[DATA ENTRIES]:
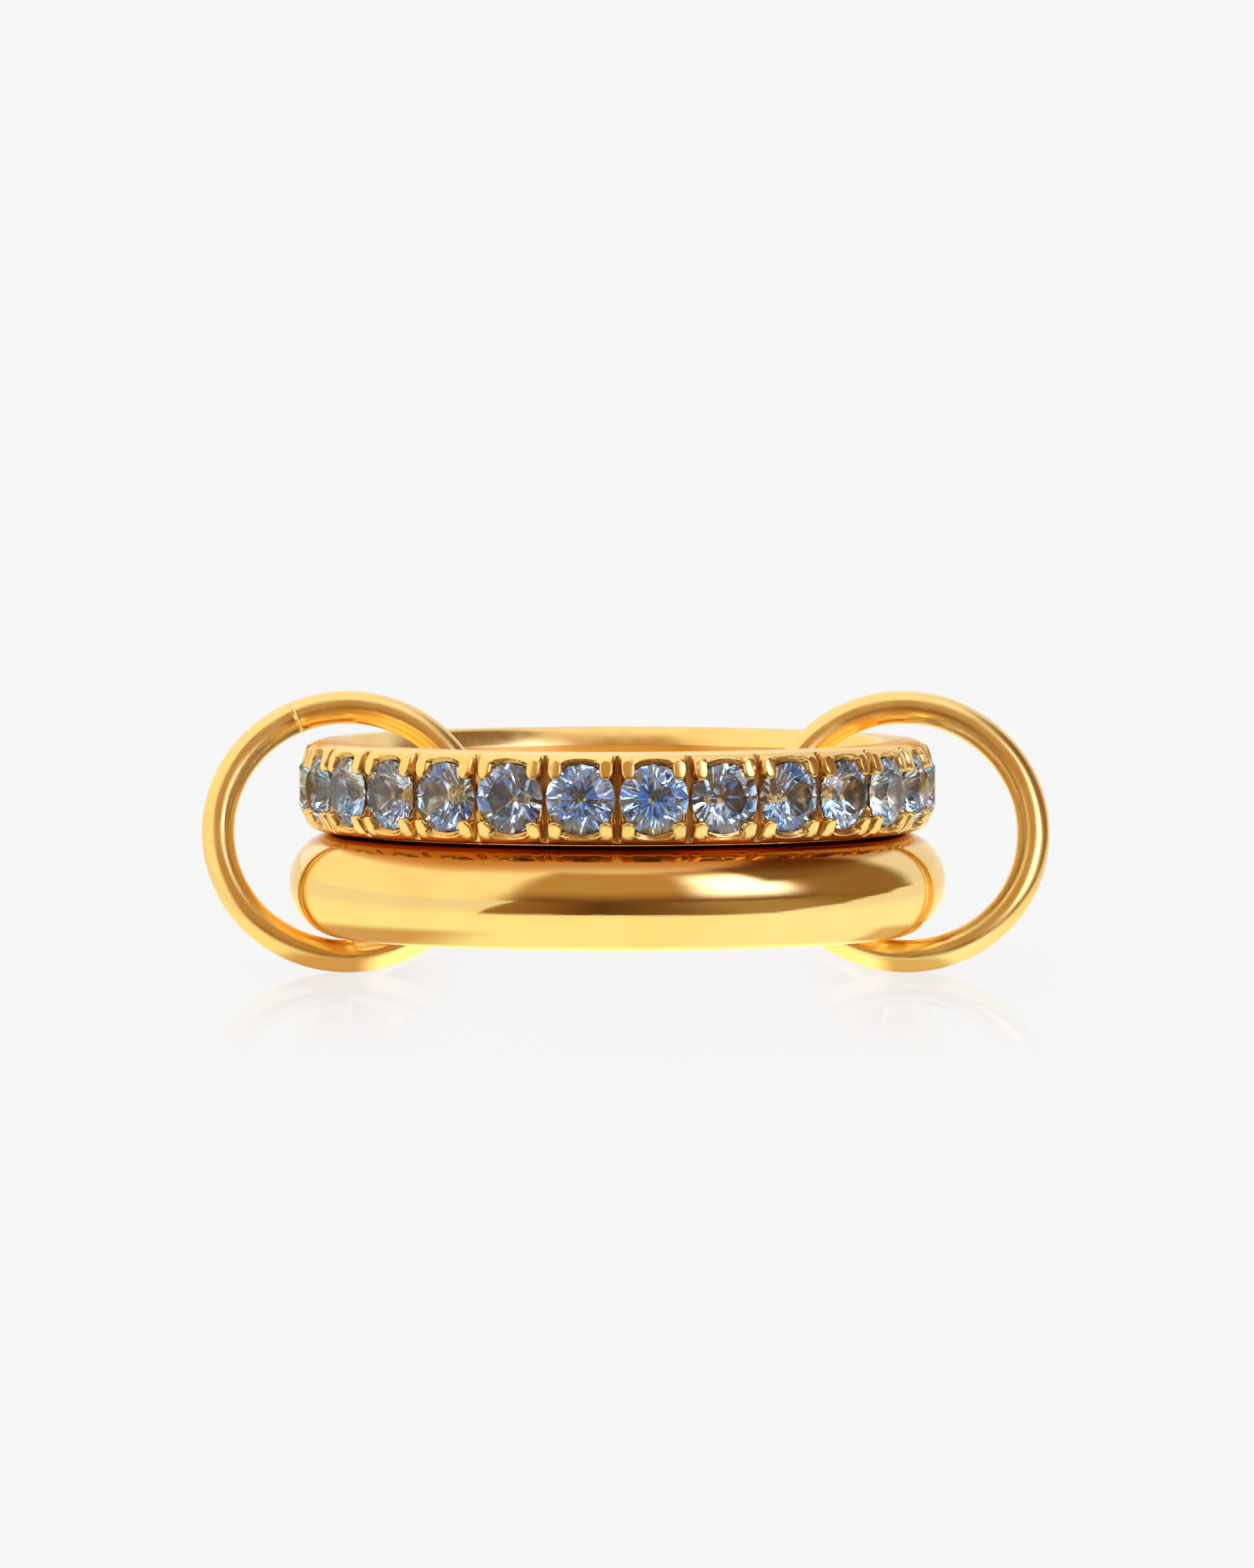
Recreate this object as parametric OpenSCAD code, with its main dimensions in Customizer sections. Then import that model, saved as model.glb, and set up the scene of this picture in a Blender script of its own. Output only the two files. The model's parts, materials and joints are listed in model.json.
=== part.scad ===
// Double ring: a plain domed band and a stone-set band, stacked on one finger
// axis and threaded through two loose wire links. It lies as it rests by itself:
// the plain band sits on the two link wires and on its own back edge.
// Units are millimetres, +Z is up, and the floor is at z = 0.

/* [Finger size] */
// Inner diameter of both bands
finger_d = 17.3; // [16.5:0.1:19]

/* [Plain band] */
// Height of the plain band along the finger
plain_h = 3.36; // [3:0.02:3.42]
// Wall of the plain band at the crest of its dome
plain_t = 2.12; // [2:0.02:2.3]
// Radius of the dome's arc
dome_r = 1.75; // [1.72:0.01:1.85]
// Rounding of the plain band's inner edges
plain_edge_r = 0.3; // [0.15:0.05:0.4]

/* [Stone band] */
// Height of the stone band along the finger
pave_h = 2.96; // [2.9:0.02:3.1]
// Wall of the stone band's metal
pave_t = 1.64; // [1.6:0.02:1.7]
// Rounding of the stone band's outer shoulders
shoulder_r = 0.66; // [0.5:0.02:0.7]
// Rounding of the stone band's inner edges
pave_edge_r = 0.2; // [0.1:0.05:0.3]
// Depth of the saw cuts between the stones
groove_depth = 0.36; // [0.25:0.01:0.4]
// Diameter of one prong
prong_d = 0.36; // [0.3:0.02:0.4]

/* [Stones] */
// Diameter of one stone
stone_d = 2.26; // [2.2:0.01:2.3]
// Share of the diameter that the table takes
table_share = 0.56; // [0.5:0.01:0.62]
// Angle of the crown facets to the girdle
crown_angle = 34; // [30:1:36]
// Angle of the pavilion facets to the girdle
pavilion_angle = 41; // [38:1:42]

/* [Links] */
// Outer diameter of a link
link_d = 9.56; // [9.4:0.02:9.8]
// Thickness of a link's wire
wire_d = 1.07; // [1:0.01:1.1]

/* [Rest] */
// Gap between the two bands
stack_gap = 0.04; // [0.02:0.01:0.1]
// Play between the plain band and the link wires that carry it
wire_gap = 0.2; // [0.12:0.01:0.24]
// Lean of the links out of the finger axis, their tops towards the back
link_lean = 18.5; // [15:0.5:21]
// How far in front of the finger axis the link wires pass under the bands
wire_forward = 0.4; // [0.2:0.05:1]
// How far the left link's centre lies outside the bore
left_out = 0.2; // [0:0.05:1]
// How far the right link's centre lies outside the bore
right_out = 0.85; // [0:0.05:1]

/* [Hidden] */
$fn = 96;

// Radii and heights, measured in the bands' own frame: +Z along the finger,
// z = 0 at the bottom of the plain band.
bore_r = finger_d / 2;
plain_r = bore_r + plain_t;
pave_r = bore_r + pave_t;
pave_z = plain_h + stack_gap;
pave_mid_z = pave_z + pave_h / 2;

// The dome's arc meets the flat bottom at this radius.
dome_centre_r = plain_r - dome_r;
dome_foot_r = dome_centre_r + sqrt(dome_r * dome_r - plain_h * plain_h / 4);

// Heights of a cut stone above and below its girdle.
stone_r = stone_d / 2;
table_r = stone_r * table_share;
girdle_t = 0.04;
crown_h = (stone_r - table_r) * tan(crown_angle);
pavilion_h = stone_r * tan(pavilion_angle);

// The stones stand a little proud of the metal between them.
table_proud = 0.14;
girdle_r = pave_r + table_proud - crown_h - girdle_t / 2;
stone_gap = 0.06;
stone_count = floor(360 / (2 * asin((stone_d + stone_gap) / 2 / girdle_r)));
pitch = 360 / stone_count;

// Each stone sits in a counterbore, a cone and a short pilot hole.
seat_clear = 0.03;
seat_r = stone_r + 0.15;
seat_floor = girdle_t / 2 + seat_clear;
pilot_r = 0.25;
pilot_depth = pavilion_h + 0.08;
seat_open = 1;

// Four prongs hold each stone, at this angle from the finger axis as seen from
// the stone's middle. A prong's tip narrows in two steps to a small flat.
prong_r = prong_d / 2;
prong_reach = stone_r + prong_r + 0.02;
prong_angle = 38;
prong_tip = 0.28;
prong_root = -0.2;
prong_shoulder = 0.12;
prong_crown = 0.04;
prong_crown_r = prong_r * 0.78;
prong_flat_r = prong_r * 0.4;

// The saw cuts open outwards, and are a little narrower at their bottom.
groove_floor_r = pave_r - groove_depth;
groove_w = 0.26;
groove_floor_w = 0.16;
groove_over = 0.5;

link_r = (link_d - wire_d) / 2;
wire_r = wire_d / 2;

// The link wires pass under the plain band at this height in the bands' frame.
wire_z = -(wire_r + wire_gap);

// Where each link stands. Columns: node name, its centre along X from the
// finger axis, and how far it is turned about its foot.
LINKS = [
    ["link_left", -(bore_r + left_out), 1],
    ["link_right", bore_r + right_out, 2]
];

// The bands tip back until the plain band's back foot meets the floor that the
// wires stand on: reach * sin(tip) = wire_r + |wire_z| * cos(tip).
foot_reach = dome_foot_r + wire_forward;
foot_span = sqrt(foot_reach * foot_reach + wire_z * wire_z);
tip = asin(wire_r / foot_span) + atan2(-wire_z, foot_reach);
lift = dome_foot_r * sin(tip);

// The front of the whole is the plain band's dome and its back is the stones'
// tables or the upper prongs, so this brings its middle over the origin.
front_reach = dome_r + dome_centre_r * cos(tip) - plain_h / 2 * sin(tip);
table_reach = (pave_r + table_proud) * cos(tip) + (pave_mid_z + table_r) * sin(tip);
top_prong_z = pave_mid_z + prong_reach * cos(prong_angle) + prong_flat_r;
prong_back = (girdle_r + prong_tip) * cos(tip) + top_prong_z * sin(tip);
centre_y = (front_reach - max(table_reach, prong_back)) / 2;

// The outer sides of the two links bound the whole along X, and a link's turn
// moves its middle a little.
link_mid = [for (row = LINKS) row[1] - link_r * sin(link_lean + tip) * sin(row[2])];
centre_x = -(link_mid[0] + link_mid[1]) / 2;

// The links stand on the floor here, in front of the finger axis.
foot_y = centre_y - wire_forward * cos(tip) + wire_z * sin(tip);

function stone_name(i) = str("stone_", i < 9 ? "0" : "", i + 1);
function stone_turn(i) = (i + 0.5) * pitch - 90;

// Puts what is drawn in the bands' own frame onto the floor.
module at_rest() {
    translate([centre_x, centre_y, lift])
        rotate([-tip, 0, 0])
            children();
}

// What a rounded corner takes off a square one. The corner lies at the origin
// and the metal towards +X and +Y.
module corner_waste(r) {
    difference() {
        translate([-r, -r])
            square([2 * r, 2 * r]);
        translate([r, r])
            circle(r);
        translate([0, r])
            square([2 * r, 2 * r]);
        translate([r, 0])
            square([2 * r, 2 * r]);
    }
}

// A band's section with its two inner edges rounded. Children draw the section.
module rounded_inside(h, edge_r) {
    difference() {
        children();
        translate([bore_r, 0])
            corner_waste(edge_r);
        translate([bore_r, h])
            mirror([0, 1])
                corner_waste(edge_r);
    }
}

module plain_section() {
    rounded_inside(plain_h, plain_edge_r)
        intersection() {
            translate([bore_r, 0])
                square([plain_t, plain_h]);
            translate([dome_centre_r, plain_h / 2])
                circle(dome_r);
        }
}

module pave_section() {
    rounded_inside(pave_h, pave_edge_r)
        difference() {
            translate([bore_r, 0])
                square([pave_t, pave_h]);
            translate([pave_r, 0])
                mirror([1, 0])
                    corner_waste(shoulder_r);
            translate([pave_r, pave_h])
                rotate(180)
                    corner_waste(shoulder_r);
        }
}

// Turns a child into the place of stone i: its own +Z points away from the
// finger, and its origin is the middle of the girdle.
module in_cell(i) {
    rotate([0, 0, stone_turn(i)])
        translate([girdle_r, 0, pave_mid_z])
            rotate([0, 90, 0])
                children();
}

// The hole that one stone is set in.
module seat() {
    translate([0, 0, -seat_floor])
        cylinder(h = seat_open, r = seat_r);
    translate([0, 0, -seat_floor - pavilion_h])
        cylinder(h = pavilion_h, r1 = 0, r2 = stone_r);
    translate([0, 0, -pilot_depth])
        cylinder(h = pilot_depth / 2, r = pilot_r);
}

// One straight saw cut across the band, between two stones.
module groove() {
    cut_top_r = pave_r + groove_over;
    widen = (groove_w - groove_floor_w) / groove_depth;
    cut_top_w = groove_floor_w + widen * (cut_top_r - groove_floor_r);
    translate([0, 0, pave_z - groove_over])
        linear_extrude(pave_h + 2 * groove_over)
            polygon([
                [groove_floor_r, -groove_floor_w / 2],
                [cut_top_r, -cut_top_w / 2],
                [cut_top_r, cut_top_w / 2],
                [groove_floor_r, groove_floor_w / 2]
            ]);
}

// One prong: a peg with a bevelled tip.
module prong() {
    rotate_extrude()
        polygon([
            [0, prong_root],
            [prong_r, prong_root],
            [prong_r, prong_tip - prong_shoulder],
            [prong_crown_r, prong_tip - prong_crown],
            [prong_flat_r, prong_tip],
            [0, prong_tip]
        ]);
}

module plain_band() {
    color("gold")
        at_rest()
            rotate_extrude()
                plain_section();
}

module pave_band() {
    color("gold")
        at_rest() {
            difference() {
                translate([0, 0, pave_z])
                    rotate_extrude()
                        pave_section();
                for (i = [0:stone_count - 1]) {
                    in_cell(i)
                        seat();
                    rotate([0, 0, stone_turn(i) + pitch / 2])
                        groove();
                }
            }
            for (i = [0:stone_count - 1])
                for (side = [-1, 1], up = [0, 180])
                    in_cell(i)
                        rotate([0, 0, up + side * prong_angle])
                            translate([prong_reach, 0, 0])
                                prong();
        }
}

// A round brilliant cut with its girdle's middle at the origin and its table
// towards +Z: an eight-sided table, a ring of eight points where the star,
// kite and upper girdle facets meet, sixteen points on the girdle, and eight
// points halfway down the pavilion.
module brilliant() {
    star_r = (table_r + stone_r) / 2;
    star_z = girdle_t / 2 + crown_h * 0.55;
    lower_r = stone_r * 0.24;
    lower_z = -girdle_t / 2 - pavilion_h * 0.74;
    points = concat(
        [for (k = [0:7]) [table_r * cos(45 * k), table_r * sin(45 * k), girdle_t / 2 + crown_h]],
        [for (k = [0:7]) [star_r * cos(45 * k + 22.5), star_r * sin(45 * k + 22.5), star_z]],
        [for (k = [0:15]) [stone_r * cos(22.5 * k), stone_r * sin(22.5 * k), girdle_t / 2]],
        [for (k = [0:15]) [stone_r * cos(22.5 * k), stone_r * sin(22.5 * k), -girdle_t / 2]],
        [for (k = [0:7]) [lower_r * cos(45 * k + 22.5), lower_r * sin(45 * k + 22.5), lower_z]],
        [[0, 0, -girdle_t / 2 - pavilion_h]]
    );
    star = 8;
    girdle_top = 16;
    girdle_low = 32;
    lower = 48;
    culet = 56;
    faces = concat(
        [[for (k = [0:7]) 7 - k]],
        [for (k = [0:7]) [k, (k + 1) % 8, star + k]],
        [for (k = [0:7]) [k, star + k, girdle_top + 2 * k]],
        [for (k = [0:7]) [k, girdle_top + 2 * k, star + (k + 7) % 8]],
        [for (k = [0:7]) [star + k, girdle_top + 2 * k + 1, girdle_top + 2 * k]],
        [for (k = [0:7]) [star + k, girdle_top + (2 * k + 2) % 16, girdle_top + 2 * k + 1]],
        [for (k = [0:15], next = (k + 1) % 16)
            [girdle_top + k, girdle_top + next, girdle_low + next, girdle_low + k]],
        [for (k = [0:7]) [lower + k, girdle_low + 2 * k, girdle_low + 2 * k + 1]],
        [for (k = [0:7]) [lower + k, girdle_low + 2 * k + 1, girdle_low + (2 * k + 2) % 16]],
        [for (k = [0:7]) [lower + k, culet, girdle_low + 2 * k]],
        [for (k = [0:7]) [lower + k, girdle_low + (2 * k + 2) % 16, culet]]
    );
    polyhedron(points, faces);
}

module stone(i) {
    color("cornflowerblue")
        at_rest()
            in_cell(i)
                brilliant();
}

// A closed wire link round the walls of both bands. It stands on the floor on
// the lowest point of its wire and leans back.
module link(x, turn) {
    color("goldenrod")
        translate([centre_x + x, foot_y, wire_r])
            rotate([90 - link_lean - tip, 0, turn])
                translate([0, link_r, 0])
                    rotate_extrude()
                        translate([link_r, 0])
                            circle(wire_r);
}

plain_band();
pave_band();
for (row = LINKS)
    link(row[1], row[2]);
for (i = [0:stone_count - 1])
    stone(i);
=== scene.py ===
"""Double ring: a plain domed band and a stone-set band on one finger axis, threaded
through two loose wire links. The camera, floor and light follow the photograph."""

import json
import math

import bpy
import numpy as np
from mathutils import Matrix, Vector


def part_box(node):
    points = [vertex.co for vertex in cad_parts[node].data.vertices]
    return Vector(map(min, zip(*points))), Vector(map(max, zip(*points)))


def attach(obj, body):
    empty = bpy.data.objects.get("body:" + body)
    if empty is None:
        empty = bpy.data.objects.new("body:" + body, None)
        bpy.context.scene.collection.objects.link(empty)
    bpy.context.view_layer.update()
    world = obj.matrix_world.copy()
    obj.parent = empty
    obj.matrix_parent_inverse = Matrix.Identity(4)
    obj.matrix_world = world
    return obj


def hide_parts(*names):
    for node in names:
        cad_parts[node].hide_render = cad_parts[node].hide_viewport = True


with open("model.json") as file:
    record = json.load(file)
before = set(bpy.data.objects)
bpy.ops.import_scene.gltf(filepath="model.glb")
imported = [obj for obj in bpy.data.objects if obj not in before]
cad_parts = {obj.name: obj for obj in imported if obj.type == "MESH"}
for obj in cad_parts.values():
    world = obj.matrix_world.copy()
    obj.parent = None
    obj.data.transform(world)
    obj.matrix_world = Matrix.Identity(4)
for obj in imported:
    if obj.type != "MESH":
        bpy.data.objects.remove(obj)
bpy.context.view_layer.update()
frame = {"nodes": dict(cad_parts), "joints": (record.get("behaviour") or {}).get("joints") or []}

MM = 0.001

# Driving dimensions, in millimetres and degrees, as in the CAD model.
BORE_R = 8.65
PLAIN_H, PLAIN_T, DOME_R, PLAIN_EDGE_R = 3.36, 2.12, 1.75, 0.3
PAVE_H, PAVE_T, SHOULDER_R, PAVE_EDGE_R = 2.96, 1.64, 0.66, 0.2
STACK_GAP = 0.04
STONE_R, TABLE_SHARE, TABLE_PROUD, GIRDLE_T = 1.13, 0.56, 0.14, 0.04
CROWN_ANGLE, PAVILION_ANGLE = 34, 41
LINK_D, WIRE_D, LINK_LEAN = 9.56, 1.07, 18.5
LINK_TURN = {"link_left": 1, "link_right": 2}

# The bevel at the top of the stone band's bore is a wide curve, from the first angle
# to the second, and a narrow one that eases it into the bore.
BEVEL_R, EASE_R, BEVEL_ANGLES = 2.6, 0.12, (37, 23)
# The CAD's rounds are cut into flats, so round surfaces here lie this far inside.
SKIN = 0.003

PAVE_R = BORE_R + PAVE_T
PAVE_MID = PLAIN_H + STACK_GAP + PAVE_H / 2
CROWN_H = STONE_R * (1 - TABLE_SHARE) * math.tan(math.radians(CROWN_ANGLE))
GIRDLE_R = PAVE_R + TABLE_PROUD - CROWN_H - GIRDLE_T / 2
STONE_NODES = [node for name, node in frame["nodes"].items() if name.startswith("stone_")]
STONES = len(STONE_NODES)
PITCH = 2 * math.pi / STONES

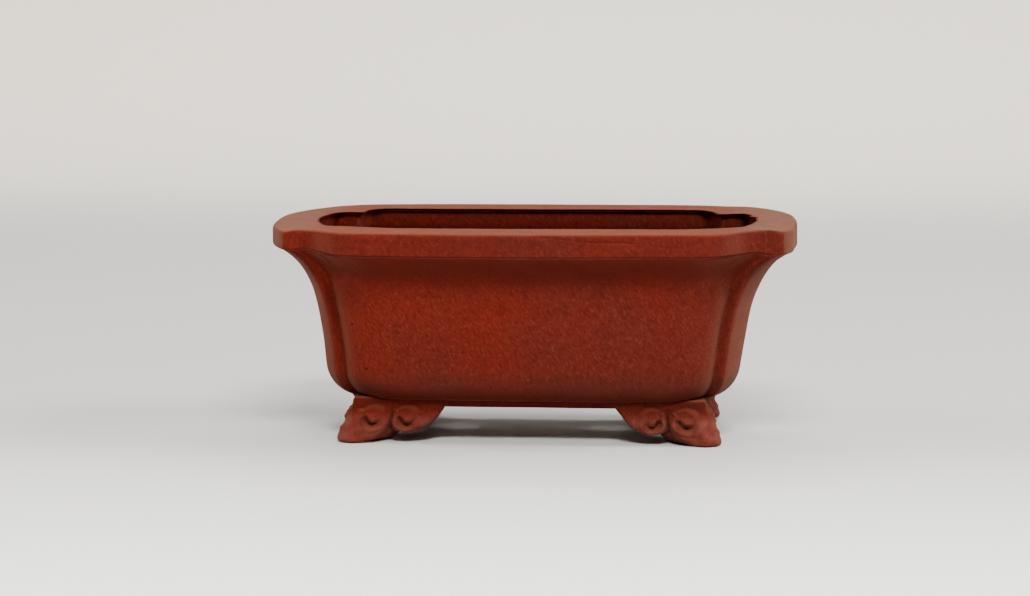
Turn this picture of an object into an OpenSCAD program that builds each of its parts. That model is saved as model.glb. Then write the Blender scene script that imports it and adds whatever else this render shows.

[WHAT THE EXERCISE ASKS]:
Print exactly the lines from the line with "the floor on" to the line with "zip(*points))), Vector(map(max, zip(*points)))", both included, and nothing else.

[THE SOLUTION]:
// A closed wire link round the walls of both bands. It stands on the floor on
// the lowest point of its wire and leans back.
module link(x, turn) {
    color("goldenrod")
        translate([centre_x + x, foot_y, wire_r])
            rotate([90 - link_lean - tip, 0, turn])
                translate([0, link_r, 0])
                    rotate_extrude()
                        translate([link_r, 0])
                            circle(wire_r);
}

plain_band();
pave_band();
for (row = LINKS)
    link(row[1], row[2]);
for (i = [0:stone_count - 1])
    stone(i);
=== scene.py ===
"""Double ring: a plain domed band and a stone-set band on one finger axis, threaded
through two loose wire links. The camera, floor and light follow the photograph."""

import json
import math

import bpy
import numpy as np
from mathutils import Matrix, Vector


def part_box(node):
    points = [vertex.co for vertex in cad_parts[node].data.vertices]
    return Vector(map(min, zip(*points))), Vector(map(max, zip(*points)))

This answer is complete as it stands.